> [DATA SHOWN]:

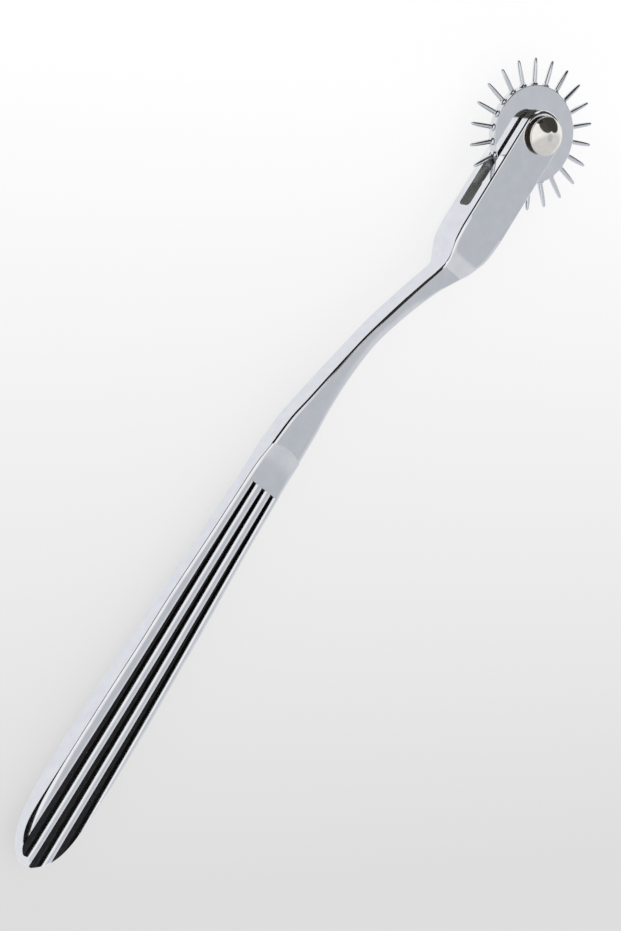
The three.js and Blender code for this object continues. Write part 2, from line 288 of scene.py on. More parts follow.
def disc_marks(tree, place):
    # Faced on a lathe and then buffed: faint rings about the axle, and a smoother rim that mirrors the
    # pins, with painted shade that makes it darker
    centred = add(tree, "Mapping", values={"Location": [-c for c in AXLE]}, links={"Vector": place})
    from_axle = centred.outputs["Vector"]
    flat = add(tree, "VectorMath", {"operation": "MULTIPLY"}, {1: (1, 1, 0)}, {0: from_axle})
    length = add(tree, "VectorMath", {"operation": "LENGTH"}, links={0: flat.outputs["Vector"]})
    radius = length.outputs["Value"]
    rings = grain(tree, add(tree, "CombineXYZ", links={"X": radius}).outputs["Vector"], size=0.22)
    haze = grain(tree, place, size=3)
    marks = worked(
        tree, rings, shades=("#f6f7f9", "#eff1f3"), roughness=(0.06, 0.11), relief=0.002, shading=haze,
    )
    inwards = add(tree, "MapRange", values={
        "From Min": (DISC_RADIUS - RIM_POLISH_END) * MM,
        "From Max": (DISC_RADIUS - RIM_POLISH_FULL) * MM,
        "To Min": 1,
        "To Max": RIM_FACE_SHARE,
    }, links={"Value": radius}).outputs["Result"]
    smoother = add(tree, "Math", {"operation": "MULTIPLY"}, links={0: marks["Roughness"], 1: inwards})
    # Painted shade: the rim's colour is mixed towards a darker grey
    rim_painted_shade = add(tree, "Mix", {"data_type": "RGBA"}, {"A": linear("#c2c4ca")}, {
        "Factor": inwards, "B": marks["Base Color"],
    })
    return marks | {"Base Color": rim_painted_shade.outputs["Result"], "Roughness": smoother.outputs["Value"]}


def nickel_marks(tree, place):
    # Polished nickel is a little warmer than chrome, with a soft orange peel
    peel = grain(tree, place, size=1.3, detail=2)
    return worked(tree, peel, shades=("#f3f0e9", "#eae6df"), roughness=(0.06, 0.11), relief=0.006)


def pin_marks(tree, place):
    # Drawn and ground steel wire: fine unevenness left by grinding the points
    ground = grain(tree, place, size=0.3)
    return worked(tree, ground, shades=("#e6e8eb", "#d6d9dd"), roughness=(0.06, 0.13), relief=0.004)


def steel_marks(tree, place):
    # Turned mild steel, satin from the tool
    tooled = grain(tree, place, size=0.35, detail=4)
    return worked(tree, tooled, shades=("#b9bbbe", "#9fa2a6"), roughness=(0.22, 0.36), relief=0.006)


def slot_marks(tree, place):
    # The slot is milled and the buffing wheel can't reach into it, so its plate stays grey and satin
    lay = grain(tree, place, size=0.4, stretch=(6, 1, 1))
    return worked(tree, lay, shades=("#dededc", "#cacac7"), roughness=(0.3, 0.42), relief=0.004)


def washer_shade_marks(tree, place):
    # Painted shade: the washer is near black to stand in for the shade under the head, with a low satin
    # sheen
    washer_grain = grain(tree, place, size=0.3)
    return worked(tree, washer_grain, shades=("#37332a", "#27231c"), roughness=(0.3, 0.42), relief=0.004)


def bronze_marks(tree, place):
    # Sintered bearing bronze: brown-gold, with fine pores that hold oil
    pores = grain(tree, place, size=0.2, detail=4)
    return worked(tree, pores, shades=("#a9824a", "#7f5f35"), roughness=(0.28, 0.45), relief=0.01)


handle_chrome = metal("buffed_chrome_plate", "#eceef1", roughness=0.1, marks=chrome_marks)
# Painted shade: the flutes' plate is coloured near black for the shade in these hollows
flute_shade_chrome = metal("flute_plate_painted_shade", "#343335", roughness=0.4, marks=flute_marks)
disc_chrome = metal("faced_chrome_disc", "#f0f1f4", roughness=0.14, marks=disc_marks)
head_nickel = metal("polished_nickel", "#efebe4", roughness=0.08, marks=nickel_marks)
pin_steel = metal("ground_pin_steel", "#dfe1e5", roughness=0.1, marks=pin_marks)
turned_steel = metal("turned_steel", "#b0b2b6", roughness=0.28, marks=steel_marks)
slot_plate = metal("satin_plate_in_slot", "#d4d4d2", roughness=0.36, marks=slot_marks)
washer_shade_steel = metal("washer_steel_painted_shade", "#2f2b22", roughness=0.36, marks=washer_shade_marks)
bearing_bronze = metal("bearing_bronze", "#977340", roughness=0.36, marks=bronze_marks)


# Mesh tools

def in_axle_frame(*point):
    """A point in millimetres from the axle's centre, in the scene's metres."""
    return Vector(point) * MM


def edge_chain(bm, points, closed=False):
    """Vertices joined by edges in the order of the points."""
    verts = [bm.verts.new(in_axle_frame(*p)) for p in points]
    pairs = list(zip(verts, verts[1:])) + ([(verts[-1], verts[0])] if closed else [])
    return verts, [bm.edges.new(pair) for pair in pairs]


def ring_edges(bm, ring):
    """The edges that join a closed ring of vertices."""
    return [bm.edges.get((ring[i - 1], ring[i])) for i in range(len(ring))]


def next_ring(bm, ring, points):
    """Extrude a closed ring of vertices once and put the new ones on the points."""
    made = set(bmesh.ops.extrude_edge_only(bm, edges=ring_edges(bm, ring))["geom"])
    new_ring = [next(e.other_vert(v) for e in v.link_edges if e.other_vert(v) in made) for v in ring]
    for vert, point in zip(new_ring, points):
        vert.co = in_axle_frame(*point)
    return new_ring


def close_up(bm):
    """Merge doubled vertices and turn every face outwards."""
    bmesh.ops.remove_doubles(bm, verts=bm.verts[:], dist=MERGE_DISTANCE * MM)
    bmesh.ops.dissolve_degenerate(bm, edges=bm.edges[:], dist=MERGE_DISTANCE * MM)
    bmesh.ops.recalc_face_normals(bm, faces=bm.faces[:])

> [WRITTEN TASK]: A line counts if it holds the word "scene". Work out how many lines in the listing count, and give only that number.

> [FULL SOLUTION]: 2